Check the status and result of an asynchronous scraping job.

Response
{
  "job_id": "job_123456789",
  "status": "completed",  // Options: "pending", "processing", "completed", "failed"
  "result": {
    "success": true,
    "url": "https://example.com/article",
    "title": "Article Title",
    "markdown": "# Article Title\n\nContent...",
    "metadata": {...}
  },
  "error": null,
  "created_at": "2024-01-19T10:00:00Z",
  "completed_at": "2024-01-19T10:00:05Z"
}
GET /health Health Check

Check if the API is running and healthy.
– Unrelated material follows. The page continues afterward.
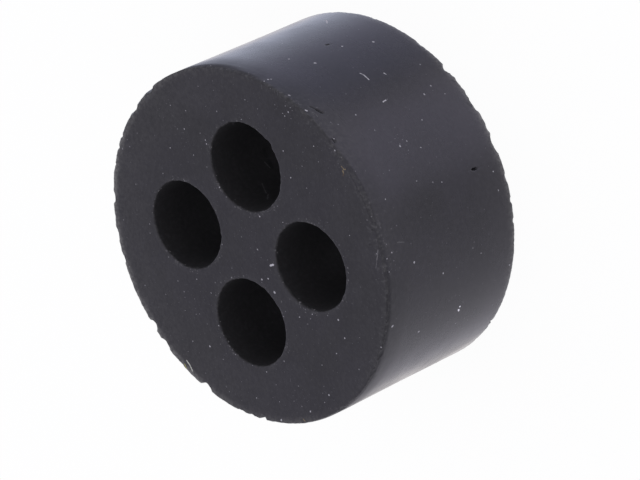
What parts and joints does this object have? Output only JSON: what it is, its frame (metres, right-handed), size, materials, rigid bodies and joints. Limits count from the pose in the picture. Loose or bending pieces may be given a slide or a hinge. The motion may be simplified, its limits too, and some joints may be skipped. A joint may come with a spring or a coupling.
{
  "type": "cable gland sealing insert",
  "caption": "Short cylindrical rubber sealing insert with parallel through holes that seal several round cables in one gland.",
  "frame": {"origin": "centre of the back end face, which the insert stands on", "axes": "+Z along the insert's axis and its cable holes, from the back face to the front face; +X through the centre of one cable hole"},
  "size_m": [0.028, 0.028, 0.0143],
  "materials": {
    "rubber": "matte black rubber, end faces cut and slightly grained, outside wall smoother with a satin sheen"
  },
  "bodies": {
    "root": {"sealing_insert": "rubber"}
  },
  "joints": []
}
No authentication required.

Response
{
  "status": "healthy",
  "timestamp": "2024-01-19T10:00:00Z",
  "version": "1.0.0",
  "uptime": 3600.5,
  "cache_status": "connected",
  "playwright_status": "ready"
}
Code Examples
Python
import requests

# Use your API token
API_TOKEN = "wst_your_api_token_here"
headers = {"Authorization": f"Bearer {API_TOKEN}"}

# Extract YouTube transcript
transcript_response = requests.post(
    "https://webscraper.bearwood.ai/api/v1/transcript",
    headers=headers,
    json={
        "url": "https://www.youtube.com/watch?v=VIDEO_ID",
        "use_cache": True
    }
)
transcript_data = transcript_response.json()
print(transcript_data["transcript"])

# Scrape a webpage
scrape_response = requests.post(
    "https://webscraper.bearwood.ai/api/v1/scrape",
    headers=headers,
    json={
        "url": "https://example.com/article",
        "wait_for_selector": "article",
        "use_cache": True
    }
)
scrape_data = scrape_response.json()
print(scrape_data["data"]["markdown"])
JavaScript
// Use your API token
const API_TOKEN = 'wst_your_api_token_here';

// Scrape a webpage
const scrapeResponse = await fetch('https://webscraper.bearwood.ai/api/v1/scrape', {
  method: 'POST',
  headers: {
    'Authorization': `Bearer ${API_TOKEN}`,
    'Content-Type': 'application/json'
  },
  body: JSON.stringify({
    url: 'https://example.com/article',
    use_cache: true
  })
});
const scrapeData = await scrapeResponse.json();
console.log(scrapeData.data.markdown);

// Extract YouTube transcript
const transcriptResponse = await fetch('https://webscraper.bearwood.ai/api/v1/transcript', {
  method: 'POST',
  headers: {
    'Authorization': `Bearer ${API_TOKEN}`,
    'Content-Type': 'application/json'
  },
  body: JSON.stringify({
    url: 'https://www.youtube.com/watch?v=VIDEO_ID',
    language: 'en'
  })
});
const transcriptData = await transcriptResponse.json();
console.log(transcriptData.transcript);
cURL
# Set your API token
API_TOKEN="wst_your_api_token_here"

# Extract YouTube transcript
curl -X POST https://webscraper.bearwood.ai/api/v1/transcript \
  -H "Authorization: Bearer $API_TOKEN" \
  -H "Content-Type: application/json" \
  -d '{
    "url": "https://www.youtube.com/watch?v=VIDEO_ID",
    "use_cache": true
  }'

# Scrape a webpage
curl -X POST https://webscraper.bearwood.ai/api/v1/scrape \
  -H "Authorization: Bearer $API_TOKEN" \
  -H "Content-Type: application/json" \
  -d '{
    "url": "https://example.com/article",
    "wait_for_selector": "article",
    "include_images": true
  }'
Error Handling

All endpoints return consistent error responses:

{
  "detail": "Error message",
  "type": "error_type",
  "status_code": 400
}
Status Code Description
200 Success
400 Bad Request - Invalid parameters
401 Unauthorized - Missing or invalid token
403 Forbidden - Insufficient permissions
404 Not Found
429 Too Many Requests - Rate limit exceeded
500 Internal Server Error
Rate Limiting

The API implements rate limiting to prevent abuse:

  • Default limits: 100 requests per minute for authenticated users
  • Headers returned:
    • X-RateLimit-Limit: Maximum requests allowed
    • X-RateLimit-Remaining: Requests remaining
    • X-RateLimit-Reset: Unix timestamp when limit resets
Important Notes
  • Scraper Type: Only Playwright scraper is supported, providing full browser automation with JavaScript support.
  • YouTube Cookies: For YouTube transcript extraction to work with age-restricted or private videos, valid YouTube cookies must be configured on the server.
  • Caching: Cached content is stored for 24 hours by default. Use use_cache: false to force fresh extraction.
  • Timeouts: Default timeout is 30 seconds. For slow-loading sites, increase the wait_timeout value.